EM local currency debt is down nearly 5% since the middle of April, and almost 1% year-to-date. This has caused many nervous investors to question the outlook for the asset class. However the recent weakness in EM FX is due almost entirely to USD strength; we do not expect this drag to be sustained. While we see reasons for more strength in the short term, in the medium term we expect the USD to move sideways.
In our view EM’s domestic fundamentals are sound. GDP growth is strengthening, EM is running a current account surplus, and FX reserves are picking up. EM FX normally performs well in such an environment, leaving investors free to benefit from EM’s attractive yields. However, if one is concerned about sustained USD strength, it can be hedged cheaply and effectively by going long the USD against DM currencies such as the Canadian dollar (CAD). Not only is the outlook for EM still good, but at present it offers outstanding relative value opportunities. Both the Argentinian peso (ARS) and Turkish lira (TRY) have weakened sharply recently, but we are negative on the latter and positive on the former.
In our view the recent weakness in EM FX has been largely due to the strength of the USD. Since the middle of April, however, the USD has strengthened sharply, and EM FX has done what it always does under these circumstances.
In the medium term, the USD tends to be correlated with the global growth cycle, and in particular the difference between growth in the US and the rest of the world. In our view global growth fundamentals remain strong. We expect growth to rebound in the euro area and strengthen in EM ex-China, and we expect the slowdown in China to be gradual. In this environment, we would expect the USD to move sideways.
We believe the underlying fundamentals for EM are sound, and at present the asset class offers outstanding relative value opportunities. On the fundamental side, we believe two key factors are the growth outlook and the balance of payments.

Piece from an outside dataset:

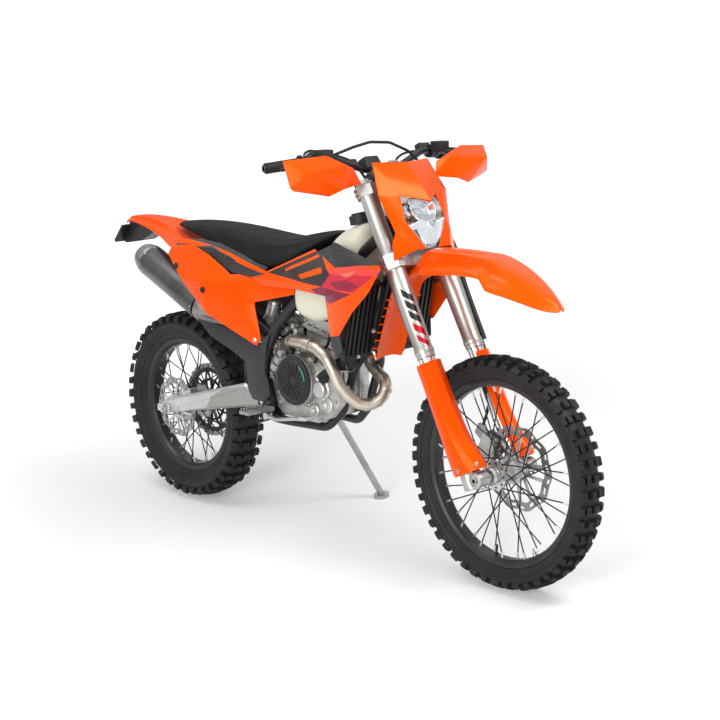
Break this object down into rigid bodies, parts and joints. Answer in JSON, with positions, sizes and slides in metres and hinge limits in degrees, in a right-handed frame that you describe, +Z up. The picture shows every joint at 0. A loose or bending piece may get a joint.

The two major sell-offs across EM as an asset class occurred in 2008 and 2013 – both periods when the countries as a group were running very substantial trade deficits. This is not the case now. The worst-performing emerging currencies (along with sanctions-hit Russia) – have been the only two EM countries with substantial and deteriorating external balances – Turkey and Argentina. For us the external balance is absolutely key, and the current situation, while weaker than a couple of years ago, is still far stronger than the levels associated with broad sell-offs. EM FX tends to be a lot more stable and seldom suffers large drawdowns when the current account is in surplus.
In addition, net capital inflows are still very low by historical standards and we expect them to normalise over time, attracted by EM’s resilient GDP growth and generous yields. If capital inflows rise and FX reserves increase further, we would expect EM FX to perform well.
The growth outlook is also good. Credit growth in EM ex-China fell from 2011 to 2015, but as soon as it started to stabilise in 2016, the credit impulse picked up and EM real GDP growth strengthened to 4%. At present, credit growth is still well below nominal GDP growth, and the debt ratio is falling. As balance sheets improve, we expect credit growth to rise and the positive credit impulse to be a tailwind to demand and GDP growth. In our view this tailwind could last for another two years. EM tends to perform well when growth is strong. We would note here that the picture is somewhat different in China, where credit growth is still strong and the credit: GDP ratio is rising.
In addition to the sound fundamentals for the asset class as a whole, EM local currency debt offers some exceptional relative value opportunities at present. The ARS and TRY have both weakened sharply in recent weeks, but in our view the outlooks for the two currencies are very different.
Both countries have experienced robust demand and deteriorating trade balances, and both countries either needed to hike interest rates, or accept further FX weakness. In Argentina, the incentives are all aligned for further rate hikes and a stable currency. Argentina has relatively large amounts of FX debt, and relatively low levels of domestic credit. Its debt burden will increase if the ARS weakens by too much, and higher domestic interest rates are less likely to plunge the domestic economy into recession because local borrowing levels are low. Argentina’s policymakers have already shown the willingness to do what it takes to defend the ARS, hiking rates by 12.75% over the past fortnight.
EM current account deficits/surpluses
In Turkey, in contrast, domestic households and firms have become increasingly indebted over time, and the political leadership has been firmly against further interest rate hikes. Even when it did hike interest rates in 2017, it cushioned the impact this would have on the domestic economy by introducing a Credit Guarantee Fund, such that credit growth actually increased after the rate hikes. In short, aggregate credit conditions were eased rather than tightened. Turkey would be reluctant to suffer a sharp growth slowdown before the forthcoming election, and as a result its central bank is unlikely to hike rates sufficiently. The adjustment is therefore more likely to occur via TRY weakness.
Our framework for looking at potential crises is based on the point that it is the breadth, not the depth, of a country’s troubles that determines the likelihood of crisis. In Turkey, with high foreign currency debt, vulnerable banking sector, heavy dependence on construction as a driver of growth and divided politics, this creates a vulnerability, but Argentina’s very low domestic debt levels make high interest rates comparatively bearable.